Watanabe kann nicht loslassen: Verfilmung des Romans von Murakami Haruki
Toru Watanabe (Matsuyma Keni’chi) lebt in einem Studentenwohnheim in Tokyo. Vor dem Hintergrund der weltweiten Studentenunruhen der späten Sechziger Jahre gerät auch die Gefühlswelt des jungen, introvertierten Studenten durcheinander. Als er seine frühere Freundin Naoko (Kikuchi Rinko) zufällig wieder trifft, holt ihn die Erinnerung an ihre Vergangenheit ein. Der Selbstmord ihres gemeinsamen Freundes Kizuki hat die beiden damals verstört und Naoko niemals losgelassen. Bei langen Spaziergängen durch die Stadt verspüren beide eine innige Verbundenheit, die am Abend von Naokos 20. Geburtstag in eine Liebesnacht mündet. Unerwartet lässt Naoko danach den verliebten Watanabe zurück, um sich in einer abgelegenen Klinik in den Bergen einer psychologischen Behandlung zu unterziehen. Watanabe besucht sie dort und hält an ihrer Liebe fest, doch Naoko kann sich Watanabe gegenüber nicht mehr öffnen. Als er in Tokyo die aufgeschlossene und lebenslustige Midori (Mizuhara Kiko) trifft, scheint der Moment gekommen, sich zwischen der Vergangenheit und der Gegenwart zu entscheiden. Basierend auf Murakami Harukis gleichnamigem Bestsellerroman, hat der in Frankreich lebende vietnamesische Regisseur Tran Anh Hung (Der Duft der grünen Papaya) mit Naokos Lächeln versucht, die Gefühlswelt seiner Protagonisten in Bilder umzusetzen. Das fast bedingungslose Festhalten Watanabes an der Liebe zu Naoko, seine Loyalität und Beharrlichkeit sind stärker als sein stilles Leiden und stehen in Kontrast zu dem bewegten Studentenleben, das ihn umgibt. Erst Midori mit ihrer charmantdraufgängerischen Art gelingt es, Watanabe aufzurütteln.
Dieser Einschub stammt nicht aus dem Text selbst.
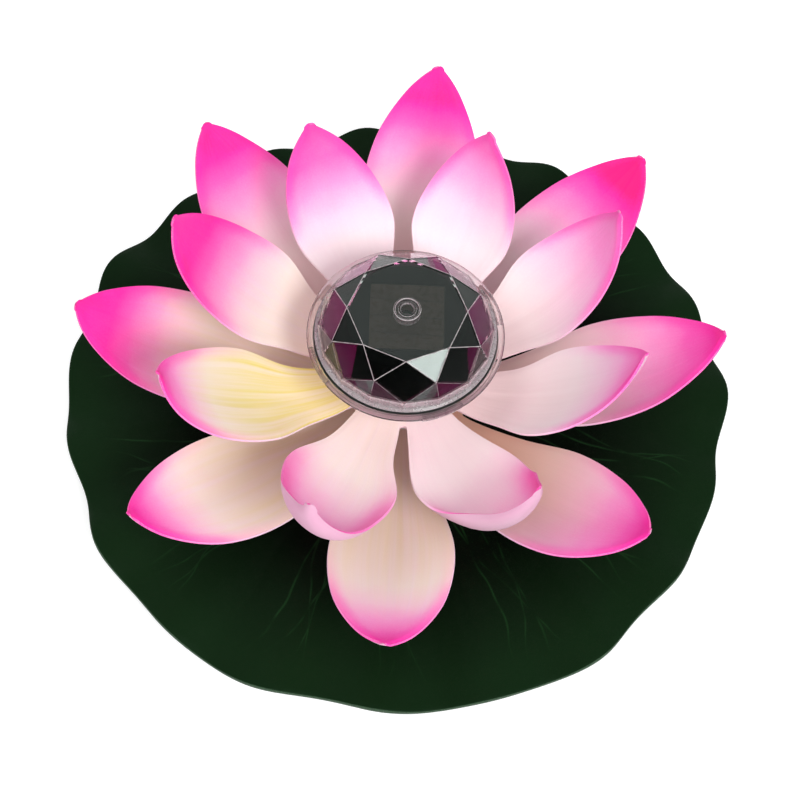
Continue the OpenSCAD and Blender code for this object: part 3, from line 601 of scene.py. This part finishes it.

Mit schönen Details ausgestattet, zeigt Tran Anh Hung das Leben im Tokyo der Sechziger Jahre, um es mit schroffen Bildern der einsamen Berg- und Waldlandschaft der Umgebung von Naokos Sanatorium in Kontrast zu setzen. Die Innenschau der Gefühlswelt Watanabes gelingt ihm, die Darstellung von Naokos Leiden gerät dagegen exaltiert und zuweilen plakativ. So steht sie barfuß im Schnee, als sie Watanabe erklärt, dass sie frigide sei. Die Vielschichtigkeit der Vorlage Murakamis vermag der Film nicht umzusetzen. Er bleibt bei aller Bildhaftigkeit und Subtilität oberflächlich. Vielleicht liegt es daran, dass dem jungen Mann zwischen zwei Frauen zu wenig Stimme verliehen wird. Der japanische Originaltitel des Romans lautet übersetzt „Norwegian Wood“, nach dem Beatles-Song, der auch im Film eine Rolle spielt. Die Liedzeile „I once had a girl, or should I say, she once had me?“ bringt seinen Konflikt präziser auf den Punkt als der Film.